A large party arrive. They are British. Academics? Not sure. I will listen. Shall I engage them in conversation?
I could. I could find out what their specialisation is and I am sure to know something about it, however obscure. I seem to know something about pretty much everything. Except football. This defeats me. But I am pleased to be confident that most subjects I have touched in the urgings of my unquenchable curiosity. And those I haven't I am happy to venture into and learn about. For now, I am content to write and listen.

A couple sit opposite each other. I guess they are late forties. He seargeant-majorish, clipped grey moustache, bald head, fit looking. She also in seemingly good shape, leather trousers which fit just fine. They sit in silence, looking immensely bored. Not necessarily bored with each other, although the lack of conversation would indicate this, but just that generic boredom that people seem to get.
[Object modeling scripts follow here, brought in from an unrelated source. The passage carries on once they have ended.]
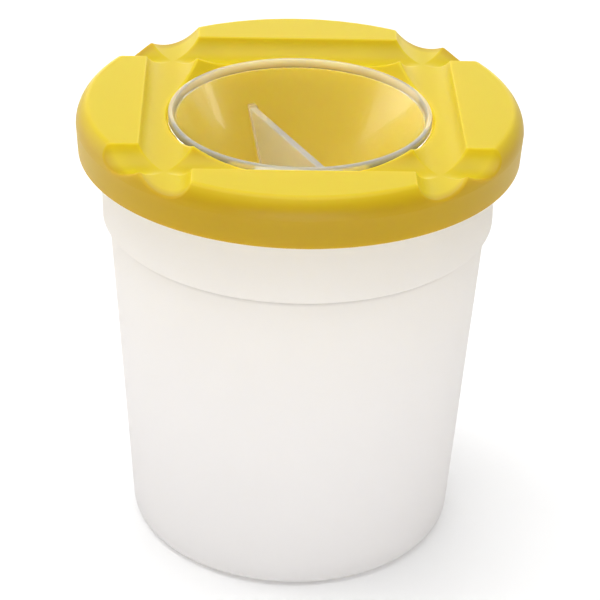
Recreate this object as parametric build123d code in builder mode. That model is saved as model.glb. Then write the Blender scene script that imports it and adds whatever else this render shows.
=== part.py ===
from build123d import *
import os
from math import cos, radians, tan

# All sizes are in millimetres. The origin is the centre of the standing ring, with +Z up.

# Cup, a tapered pot of even wall
cup_height = 91.3
band_radius = 40.5
band_height = 19.3
step_width = 1.4
step_height = 0.9
body_taper = 4.6
cup_wall = 1.4
base_thickness = 1.6
base_corner_radius = 2.8
base_inner_corner_radius = 2.0
standing_ring_width = 3.6
base_recess = 0.7
rim_flange_width = 2.4
rim_flange_height = 2.6
rim_rounding = 0.35
step_rounding = 0.5

# Lid, its outside
lid_rise = 5.2
lid_height = 10.2
shoulder_width = 2.3
shoulder_height = 4.2
shoulder_bulge = 0.55
shoulder_edge_radius = 1.6
skirt_clearance = 0.85
skirt_wall = 1.8
skirt_taper = 0.35
skirt_edge_radius = 0.35
lid_wall = 1.5

# Lid, its four brush rests
rest_width = 10.6
rest_depth = 3.45
rest_overlap = 0.5
rest_edge_radius = 0.5

# Lid, its funnel and the seat for the stopper
countersink_angle = 40.0
countersink_drop = 0.35
funnel_half_angle = 28.8
funnel_depth = 25.15
funnel_wall = 1.4
seat_drop = 0.9
seat_width = 0.85

# Lid, what holds it on the cup
sealing_ring_wall = 1.3
sealing_ring_recess = 0.8
sealing_clearance = 0.1
snap_clearance = 0.15
snap_bead_height = 1.5
snap_bead_recess = 0.6
stop_rib_width = 1.2
stop_ribs_per_segment = 3
stop_rib_pitch_angle = 15.0

# Stopper, a hollow cone with a finger plate across it
stopper_rim_share = 0.664
stopper_rim_height = 2.05
stopper_rim_rounding = 0.35
stopper_wall = 0.95
stopper_clearance = 0.3
stopper_reach = 3.0
stopper_tip_radius = 1.5
stopper_inner_tip_radius = 1.0
grip_thickness = 1.6
grip_drop = 8.4
grip_angle = 115.9
grip_edge_radius = 0.3

# One overrun for every cut, and one share of a wall for the rounding of its free edge
overrun = 5.0
edge_rounding_share = 0.33

# The top has one raised segment to each side of the square that the brush rests draw
segments = 4

# Cup levels and radii, worked inwards and outwards from the band round its mouth
body_top_radius = band_radius - step_width
base_radius = body_top_radius - body_taper
band_foot_height = cup_height - band_height
body_top_height = band_foot_height - step_height
flange_foot_height = cup_height - rim_flange_height
rim_flange_radius = band_radius + rim_flange_width
band_inner_radius = band_radius - cup_wall
body_inner_radius = body_top_radius - cup_wall
floor_height = base_recess + base_thickness
floor_radius = base_radius - cup_wall
recess_radius = base_radius - base_corner_radius - standing_ring_width

# The lid's outside: its skirt clears the cup's rim flange, and its shoulder leads in to the top
skirt_inner_radius = rim_flange_radius + skirt_clearance
crease_radius = skirt_inner_radius + skirt_wall
skirt_foot_radius = crease_radius - skirt_taper
lid_top_radius = crease_radius - shoulder_width
lid_top_height = cup_height + lid_rise
skirt_foot_height = lid_top_height - lid_height
crease_height = lid_top_height - shoulder_height
rest_floor_height = lid_top_height - rest_depth
rest_radius = ((rest_width / 2) ** 2 + rest_depth**2) / (2 * rest_depth)
rest_axis_height = rest_floor_height + rest_radius

# The funnel and its seat are sized by the stopper's rim, and the brush rests run over its edge
stopper_rim_radius = band_radius * stopper_rim_share
funnel_slope = tan(radians(funnel_half_angle))
funnel_wall_across = funnel_wall / cos(radians(funnel_half_angle))
seat_height = rest_floor_height - seat_drop
seat_bore_radius = stopper_rim_radius + stopper_clearance
seat_inner_radius = seat_bore_radius - seat_width
rest_offset = seat_bore_radius - rest_overlap
funnel_foot_height = seat_height - funnel_depth
funnel_foot_radius = seat_inner_radius - funnel_depth * funnel_slope
funnel_lip_radius = funnel_wall * edge_rounding_share
countersink_slope = tan(radians(countersink_angle))
countersink_foot_height = rest_floor_height - countersink_drop
countersink_top_radius = seat_bore_radius + (lid_top_height - countersink_foot_height) * countersink_slope

# Levels and radii of the lid's inside, one wall below its outside
roof_height = lid_top_height - lid_wall
countersink_wall_across = lid_wall / cos(radians(countersink_angle))
roof_inner_radius = (
    seat_bore_radius + countersink_wall_across + (roof_height - countersink_foot_height) * countersink_slope
)
bore_wall_radius = seat_bore_radius + lid_wall
bore_wall_top = roof_height - (roof_inner_radius - bore_wall_radius) / countersink_slope
bore_wall_foot = seat_height - lid_wall
funnel_outer_foot_radius = funnel_foot_radius + funnel_wall_across
funnel_outer_top_radius = funnel_outer_foot_radius + (bore_wall_foot - funnel_foot_height) * funnel_slope
sealing_ring_outer_radius = band_inner_radius - sealing_clearance
sealing_ring_inner_radius = sealing_ring_outer_radius - sealing_ring_wall
sealing_ring_foot = skirt_foot_height + sealing_ring_recess
sealing_ring_edge_radius = sealing_ring_wall * edge_rounding_share
snap_bead_radius = rim_flange_radius + snap_clearance
snap_bead_foot = skirt_foot_height + snap_bead_recess
snap_bead_top = snap_bead_foot + snap_bead_height
snap_bead_slope = skirt_inner_radius - snap_bead_radius

# Troughs and stop ribs end in the middle of the lid's walls, so that they join them all round
inner_top = roof_height + lid_wall / 2
inner_foot = bore_wall_foot + lid_wall / 2
inner_bore_radius = seat_bore_radius + lid_wall / 2
inner_skirt_radius = skirt_inner_radius + skirt_wall / 2
inner_countersink_radius = seat_bore_radius + countersink_wall_across / 2
inner_roof_radius = inner_countersink_radius + (inner_top - countersink_foot_height) * countersink_slope
rib_length = inner_skirt_radius - sealing_ring_inner_radius
rib_middle_radius = sealing_ring_inner_radius + rib_length / 2

# Stopper levels and radii, one clearance inside the funnel
stopper_top = seat_height + stopper_rim_height
stopper_seat_radius = seat_inner_radius - stopper_clearance / cos(radians(funnel_half_angle))
stopper_foot_height = funnel_foot_height - stopper_reach
stopper_foot_radius = stopper_seat_radius - (seat_height - stopper_foot_height) * funnel_slope
stopper_wall_across = stopper_wall / cos(radians(funnel_half_angle))
stopper_inner_radius = stopper_seat_radius - stopper_wall_across + stopper_rim_height * funnel_slope
stopper_floor_height = stopper_foot_height + stopper_wall
stopper_floor_radius = stopper_foot_radius + stopper_wall * funnel_slope - stopper_wall_across
grip_top = stopper_top - grip_drop
grip_foot = stopper_floor_height - stopper_wall / 2
grip_foot_reach = stopper_floor_radius + stopper_wall / 2
grip_top_reach = grip_foot_reach + (grip_top - stopper_floor_height) * funnel_slope

# The cup: one revolved wall, from the recess under the base round to the inside of the floor
with BuildPart() as cup:
    with BuildSketch(Plane.XZ):
        with BuildLine():
            cup_line = FilletPolyline(
                (0, base_recess),
                (recess_radius, base_recess),
                (recess_radius + base_recess, 0),
                (base_radius, 0),
                (body_top_radius, body_top_height),
                (band_radius, band_foot_height),
                (band_radius, flange_foot_height),
                (rim_flange_radius, flange_foot_height),
                (rim_flange_radius, cup_height),
                (band_inner_radius, cup_height),
                (band_inner_radius, band_foot_height),
                (body_inner_radius, body_top_height),
                (floor_radius, floor_height),
                (0, floor_height),
                radius=(
                    0,
                    0,
                    base_corner_radius,
                    step_rounding,
                    step_rounding,
                    rim_rounding,
                    rim_rounding,
                    rim_rounding,
                    rim_rounding,
                    step_rounding,
                    step_rounding,
                    base_inner_corner_radius,
                ),
            )
            Line(cup_line @ 1, cup_line @ 0)
        make_face()
    revolve(axis=Axis.Z)

# The troughs that carry the brush rests, and the stop ribs that sit on the cup's rim
with BuildPart() as lid_inside:
    for side in (-rest_offset, rest_offset):
        with BuildSketch(Plane.XZ, Plane.YZ):
            with Locations((side, rest_axis_height)):
                Circle(rest_radius + lid_wall)
    extrude(amount=crease_radius, both=True)
    with BuildSketch(Plane.XY.offset(cup_height)):
        for segment in range(segments):
            for rib in range(stop_ribs_per_segment):
                rib_step = rib - (stop_ribs_per_segment - 1) / 2
                rib_angle = segment * 360 / segments + rib_step * stop_rib_pitch_angle
                with PolarLocations(rib_middle_radius, 1, start_angle=rib_angle):
                    Rectangle(rib_length, stop_rib_width)
    extrude(amount=inner_top - cup_height)
    with BuildSketch(Plane.XZ):
        with BuildLine():
            bore_side = Polyline(
                (inner_bore_radius, inner_foot),
                (inner_bore_radius, countersink_foot_height),
                (inner_countersink_radius, countersink_foot_height),
                (inner_roof_radius, inner_top),
                (lid_top_radius - skirt_wall / 2, inner_top),
            )
            shoulder_side = SagittaArc(bore_side @ 1, (inner_skirt_radius, crease_height), shoulder_bulge)
            Polyline(shoulder_side @ 1, (inner_skirt_radius, inner_foot), bore_side @ 0)
        make_face()
    revolve(axis=Axis.Z, mode=Mode.INTERSECT)

# The lid: one moulding with its skirt, top, sealing ring and funnel
with BuildPart() as lid:
    with BuildSketch(Plane.XZ):
        with BuildLine():
            skirt_line = FilletPolyline(
                (snap_bead_radius, snap_bead_foot + snap_bead_slope),
                (skirt_inner_radius, snap_bead_foot),
                (skirt_inner_radius, skirt_foot_height),
                (skirt_foot_radius, skirt_foot_height),
                (crease_radius, crease_height),
                radius=(0, skirt_edge_radius, skirt_edge_radius),
            )
            shoulder_line = SagittaArc(skirt_line @ 1, (lid_top_radius, lid_top_height), -shoulder_bulge)
            funnel_line = FilletPolyline(
                shoulder_line @ 1,
                (countersink_top_radius, lid_top_height),
                (seat_bore_radius, countersink_foot_height),
                (seat_bore_radius, seat_height),
                (seat_inner_radius, seat_height),
                (funnel_foot_radius, funnel_foot_height),
                (funnel_outer_foot_radius, funnel_foot_height),
                (funnel_outer_top_radius, bore_wall_foot),
                (bore_wall_radius, bore_wall_foot),
                (bore_wall_radius, bore_wall_top),
                (roof_inner_radius, roof_height),
                (sealing_ring_inner_radius, roof_height),
                (sealing_ring_inner_radius, sealing_ring_foot),
                (sealing_ring_outer_radius, sealing_ring_foot),
                (sealing_ring_outer_radius, roof_height),
                (lid_top_radius - skirt_wall, roof_height),
                radius=(
                    0,
                    0,
                    0,
                    0,
                    funnel_lip_radius,
                    funnel_lip_radius,
                    0,
                    0,
                    0,
                    0,
                    0,
                    sealing_ring_edge_radius,
                    sealing_ring_edge_radius,
                    0,
                ),
            )
            inner_shoulder_line = SagittaArc(
                funnel_line @ 1, (skirt_inner_radius, crease_height), shoulder_bulge
            )
            Polyline(
                inner_shoulder_line @ 1,
                (skirt_inner_radius, snap_bead_top),
                (snap_bead_radius, snap_bead_top - snap_bead_slope),
                skirt_line @ 0,
            )
        make_face()
    revolve(axis=Axis.Z)
    top_edges = lid.faces().filter_by(Plane.XY).sort_by(Axis.Z)[-1].edges()
    fillet(top_edges.sort_by(SortBy.RADIUS)[-1], shoulder_edge_radius)
    add(lid_inside.part)

    # The brush rests are round-bottomed channels that run out through the shoulder
    for side in (-rest_offset, rest_offset):
        with BuildSketch(Plane.XZ, Plane.YZ):
            with Locations((side, rest_axis_height)):
                Circle(rest_radius)
    extrude(amount=crease_radius + overrun, both=True, mode=Mode.SUBTRACT)

    # Every edge of the rests is softened, where they cross and where they leave the top
    rest_faces = lid.faces(Select.LAST).filter_by(GeomType.CYLINDER)
    fillet(rest_faces.edges(), rest_edge_radius)

# The stopper: a hollow cone that hangs by its rim in the funnel's seat
with BuildPart() as stopper:
    with BuildSketch(Plane.XZ):
        with BuildLine():
            stopper_line = FilletPolyline(
                (0, stopper_foot_height),
                (stopper_foot_radius, stopper_foot_height),
                (stopper_seat_radius, seat_height),
                (stopper_rim_radius, seat_height),
                (stopper_rim_radius, stopper_top),
                (stopper_inner_radius, stopper_top),
                (stopper_floor_radius, stopper_floor_height),
                (0, stopper_floor_height),
                radius=(
                    stopper_tip_radius,
                    0,
                    0,
                    stopper_rim_rounding,
                    stopper_rim_rounding,
                    stopper_inner_tip_radius,
                ),
            )
            Line(stopper_line @ 1, stopper_line @ 0)
        make_face()
    revolve(axis=Axis.Z)
    with BuildSketch(Plane.XZ.rotated((0, 0, grip_angle))):
        Polygon(
            (-grip_foot_reach, grip_foot),
            (grip_foot_reach, grip_foot),
            (grip_top_reach, grip_top),
            (-grip_top_reach, grip_top),
            align=None,
        )
    extrude(amount=grip_thickness / 2, both=True)
    grip_top_edges = stopper.edges().filter_by(GeomType.LINE).filter_by_position(Axis.Z, grip_top, grip_top)
    fillet(grip_top_edges, grip_edge_radius)

cup.part.label = "cup"
lid.part.label = "lid"
stopper.part.label = "stopper"

os.makedirs("parts", exist_ok=True)
export_step(cup.part, "parts/cup.step")
export_step(lid.part, "parts/lid.step")
export_step(stopper.part, "parts/stopper.step")
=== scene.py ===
from math import cos, pi, radians, sin

import bpy
from mathutils import Matrix, Vector

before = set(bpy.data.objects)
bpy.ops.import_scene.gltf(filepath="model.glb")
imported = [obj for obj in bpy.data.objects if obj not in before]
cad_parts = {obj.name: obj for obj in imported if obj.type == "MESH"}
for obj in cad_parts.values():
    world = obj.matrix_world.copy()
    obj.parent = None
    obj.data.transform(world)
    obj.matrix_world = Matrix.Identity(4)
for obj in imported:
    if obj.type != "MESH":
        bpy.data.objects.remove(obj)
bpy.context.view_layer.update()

# The cup is one thin injection moulding in natural polypropylene, which is milky
# because its crystals scatter light. Painted shade makes its colour greyer towards
# its foot and along a thin line at the step under its band. It keeps the shape from
# the CAD model.
MM = 0.001


def linear(hex_colour):
    """Turns an sRGB hex value into the linear colour that a shader takes."""
    values = []
    for start in (0, 2, 4):
        share = int(hex_colour[start : start + 2], 16) / 255
        values.append(share / 12.92 if share <= 0.04045 else ((share + 0.055) / 1.055) ** 2.4)
    return (*values, 1.0)


milky_top_colour = linear("FEFDFD")
milky_foot_painted_shade_colour = linear("F7F6F6")
# The colour of a painted shade line along the step under the band.
milky_step_painted_shade_colour = linear("E4E3E3")
milky_step_height = 71.2 * MM
milky_step_width = 0.8 * MM
milky_painted_shade_height = 75 * MM
milky_grain = 0.25 * MM
milky_grain_depth = 0.02 * MM
milky_grain_strength = 0.06
milky_swirl = 9 * MM
milky_least_roughness = 0.45
milky_most_roughness = 0.55
milky_light_through = 0.62
polypropylene_ior = 1.49


def new_material(name):
    material = bpy.data.materials.new(name)
    material.use_nodes = True
    material.node_tree.nodes.clear()
    return material


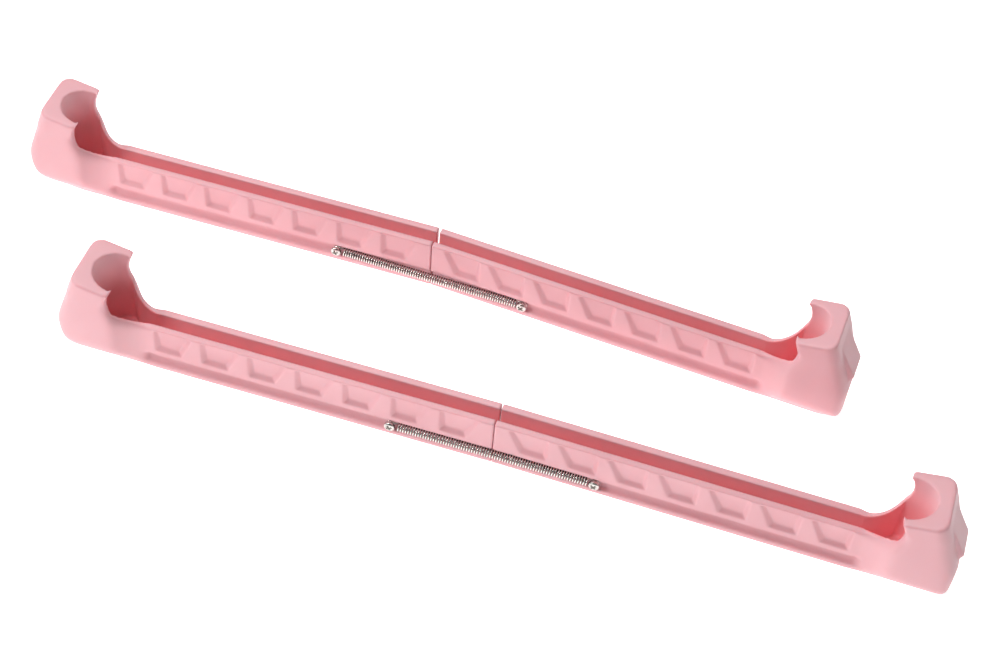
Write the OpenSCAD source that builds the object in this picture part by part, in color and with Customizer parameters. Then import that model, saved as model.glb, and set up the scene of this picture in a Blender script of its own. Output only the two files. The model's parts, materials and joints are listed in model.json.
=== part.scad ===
// A pair of adjustable blade guards for figure skates. Each guard is two mirrored plastic
// halves that meet at a butt joint and are pulled together by an extension spring in the
// groove on each side, hooked over a pan head screw at each end.
// Millimetres. X runs from the toe ends to the heel ends, Z is up, and the soles rest on Z = 0.

/* [Channel] */
// Width of the straight channel of a guard
channel_w = 10.2; // [10:0.2:11.4]
// Height of the straight channel
channel_h = 23; // [22:0.5:25]
// Width of the slot that takes the blade
slot_w = 4.8; // [4.4:0.2:5.2]
// Height of the slot's floor above the sole
slot_floor_z = 9.8; // [9.8:0.1:10.6]
// Radius along the two bottom edges of the channel
sole_edge_r = 3.8; // [3.4:0.2:4.2]

/* [Pockets] */
// Distance from one pocket to the next
pocket_pitch = 17.5; // [17:0.1:17.6]
// Pockets along each side of a half
pocket_count = 7; // [5:1:7]
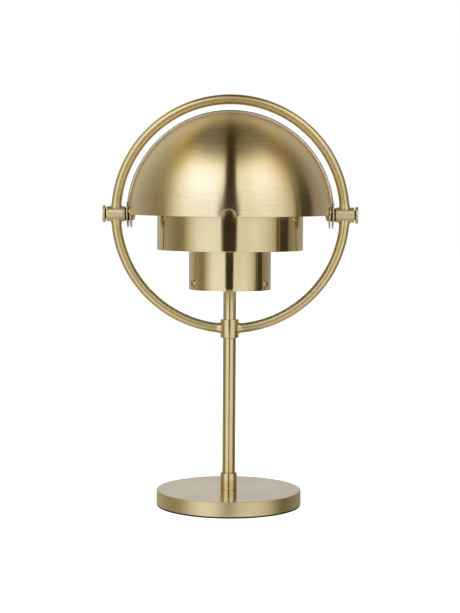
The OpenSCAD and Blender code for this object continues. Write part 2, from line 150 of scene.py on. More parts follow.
def fade(wire, low, high, first=0.0, last=1.0):
    # Goes smoothly from first to last as the wire goes from low to high.
    return wire.node("ShaderNodeMapRange", {"interpolation_type": 'SMOOTHSTEP', "clamp": True},
                     {"Value": wire, "From Min": low, "From Max": high, "To Min": first, "To Max": last})


def tint(wire, colour, factor):
    # Multiplies a plain colour by a number that varies.
    whole = wire.node("ShaderNodeCombineXYZ", None, {0: factor, 1: factor, 2: factor})
    return wire.node("ShaderNodeVectorMath", {"operation": 'MULTIPLY'}, {0: whole, 1: colour[:3]})


def newMaterial(name, settings):
    # A Principled shader with its plain values set; returns it with its coordinates.
    material = bpy.data.materials.new(name)
    material.use_nodes = True
    tree = material.node_tree
    shader = tree.nodes["Principled BSDF"]
    for socket, value in settings.items():
        shader.inputs[socket].default_value = value
    place = Wire(tree, tree.nodes.new("ShaderNodeTexCoord").outputs["Object"])
    return material, shader, place


def feed(shader, socket, wire):
    wire.tree.links.new(wire.out, shader.inputs[socket])


def stretched(place, scale):
    return place.node("ShaderNodeMapping", {"vector_type": 'POINT'},
                      {"Vector": place, "Scale": scale})


def noise(place, scale, detail=2.0, roughness=0.5):
    return place.node("ShaderNodeTexNoise", None,
                      {"Vector": place, "Scale": scale, "Detail": detail, "Roughness": roughness})


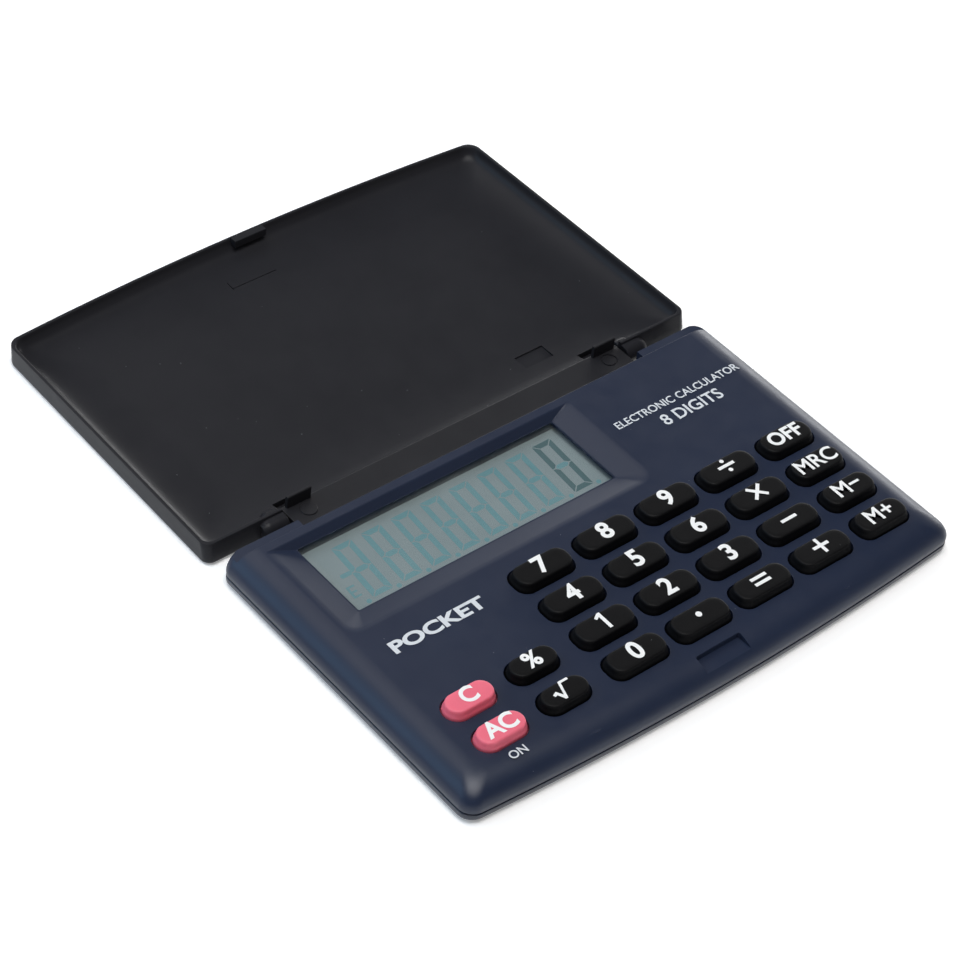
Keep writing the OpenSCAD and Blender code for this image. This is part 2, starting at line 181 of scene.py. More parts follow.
def opening(ring_at, low, face):
    """Tool that cuts an opening with a rounded lip; ring_at(grow) is its outline grown by that much."""
    rings = [level(ring_at(0), low)]
    for k in range(5):
        a = math.pi / 2 * k / 4
        rings.append(level(ring_at(LIP * (1 - math.cos(a))), face - LIP + LIP * math.sin(a)))
    rings.append(level(ring_at(LIP), face + 2))
    return solid("tool", rings)


class Tone:
    """A socket of a material's nodes. Sums and products of tones add Math nodes."""

    def __init__(self, tree, socket):
        self.tree = tree
        self.socket = socket

    def node(self, kind, settings=None, links=None, output=0):
        made = self.tree.nodes.new(kind)
        for name, value in (settings or {}).items():
            if name == "stops":
                stops = made.color_ramp.elements
                for spot, colour in value[1:-1]:
                    stops.new(spot).color = colour
                for stop, (spot, colour) in ((stops[0], value[0]), (stops[-1], value[-1])):
                    stop.position, stop.color = spot, colour
            else:
                setattr(made, name, value)
        for name, value in (links or {}).items():
            if isinstance(value, Tone):
                self.tree.links.new(value.socket, made.inputs[name])
            else:
                made.inputs[name].default_value = value
        return Tone(self.tree, made.outputs[output])

    def maths(self, operation, first, second):
        return self.node("ShaderNodeMath", {"operation": operation}, {0: first, 1: second})

    def __add__(self, other):
        return self.maths("ADD", self, other)

    def __sub__(self, other):
        return self.maths("SUBTRACT", self, other)

    def __rsub__(self, other):
        return self.maths("SUBTRACT", other, self)

    def __mul__(self, other):
        return self.maths("MULTIPLY", self, other)

    def __lt__(self, other):
        return self.maths("LESS_THAN", self, other)

    def __gt__(self, other):
        return self.maths("GREATER_THAN", self, other)

    __radd__ = __add__
    __rmul__ = __mul__

    def noise(self, size, detail=2.0):
        """Smooth random values whose features are about `size` mm across."""
        scale = 1 / (size * MM)
        return self.node("ShaderNodeTexNoise", None, {"Vector": self, "Scale": scale, "Detail": detail})

    def spots(self, spacing):
        """Distance to the nearest of random points about `spacing` mm apart, as a share of that spacing."""
        return self.node("ShaderNodeTexVoronoi", None, {"Vector": self, "Scale": 1 / (spacing * MM)})

    def between(self, low, high):
        """Colour that runs from low to high as this value runs from 0 to 1."""
        colours = {"Factor": self, 6: low, 7: high}
        return self.node("ShaderNodeMix", {"data_type": "RGBA"}, colours, 2)

    def relief(self, depth):
        """Surface that stands `depth` mm proud where this value is 1."""
        return self.node("ShaderNodeBump", None, {"Height": self, "Distance": depth * MM, "Strength": 1.0})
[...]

Heads swivel idly occasionally to glance at different points of the room but nothing really seems to catch their interest. I wonder if this works for them. Are they happy in their boredom? Or are they desperately wishing they could think of something to say?

The Brits get louder now, as the beer sinks in, but they are all educated, considerate types so the jollity is muted by politeness, ingrained from birth not to be too intrusive or attract undue attention. They seem released somehow. I like them, they seem friendly and interesting. I wonder about striking up a conversation but they seem fairly occupied so I just watch for a bit and try to work out what line of work they are all in.

Irena looks bored now. In the natural lull between the ordering of rounds that drinking synchronicity produces, in the early stages of a social occasion anyway, no beer needs ordering, all wine glasses are half-full. I catch her eye and, conscience nagging at the litre of beer I have already downed, I order and apfel-schorle, which is apple juice and sparkling water. She expresses surprise but I am not to be swayed.

It lasts a very short time indeed but is immensely refreshing. I remember I have travelled and how dehydrated I unwittingly get on such occasions.

The party continues and feeling tired and a bit of a voyeur, I decide it is time to go to bed. An hours time difference is no great disruption, but I note it is past midnight local time and I have to be up at the equivalent of 6:30 uk time.

So, paying my bill to my room and apologising for having no Euros, I close this rather useful little gadget and head for my bed and the Science of Discworld III. Good night

Thursday 3 January 2008

NOT about resolutions!

But... being back in the office, I am reflecting a lot. After speaking to many people who, in comfortable middle-class jobs, are feeling a sense of unwellness, I have the sense that something is very amiss.

It started (well, I say started, but in truth, the idea merely began to coalesce from disparate feelings that have been floating around for some time, indeed, I may have mentioned it once here before) when I bumped into an ex-colleague whilst Christmas shopping.
A former, diligent, dare I say, excellent employee, she had been reduced to a state of psychological inoperability by the ever increasing workload placed upon her. An unfeeling machine, such as many corporations are, had exerted such pressure to produce and perform constantly in the red of the rev counter, that ultimately, she was unable to sustain it and broke down. I have seen this too many times now for it to be down to component failure. Her conscience and work ethic had been so manipulated and abused that she had pushed herself to the brink of mental illness trying to meet what became ultimately, impossible demands.

Something is going on here.

So, my old dad dug holes in the road for the council, drove lorries that made him deaf, to Smithfield at unearthly hours where he unloaded beef all night before driving back next day. It was hard work. I remember what it did to him.

But it was different and I am not quite sure why. (Perhaps someone could chip in on this particular gap in my understanding.)
When you talk to people, they are always busy. "How are you doing?" "Oh.. you know, a bit tired. Work is just soooo busy!"
"Hey! Lets go surfing!" "Oh, I can't sorry! I would love to but I am too busy at work"

And people get home after their long day and seem to sink into a chair, flick on the telly and have a glass of wine until, suddenly , Its bedtime.
And in all of this, where is the leisure that such toil should rigtfully bring? Where is the reward and the recreation that should make it all worth it?

Ok, so everyone mainly stays warm and dry and doesn't have to break their backs for some slavemaster to earn a crust. Largely, we have few physical demands and know where our next meal is coming from.
So what's going on? why is everyone busy, exhausted, as targets rise every year and workforces decrease whilst workloads increase?

It is as if, taking the Maslov's triangle model of needs, that all the important ones are met. Food, shelter, all those knds of things are mostly secured. Lower down though, something is lacking. Perhaps it lies with the self-actualisation, or even the security bit. I am not sure. But it is something we ignore at our peril.

Within all this frenetic striving must be a small but vital component that is not being acknowledged, something like, as an analogue, a vitamin, the absence of which may even go as far as to cause death, after a disfiguring and debilitating illness. And the worrying thing is, unlike with a lack of food, no hunger is manifest to alert you to the deficiency, save a small nagging feeling of something being "not quite right". Some need is definitely not being met and it is damaging a lot of people.

How then, do we innoculate against this? Well, ironically, I have to do some work now, so I will have to write about that another time. But, I am thinking very hard about it, I can assure you.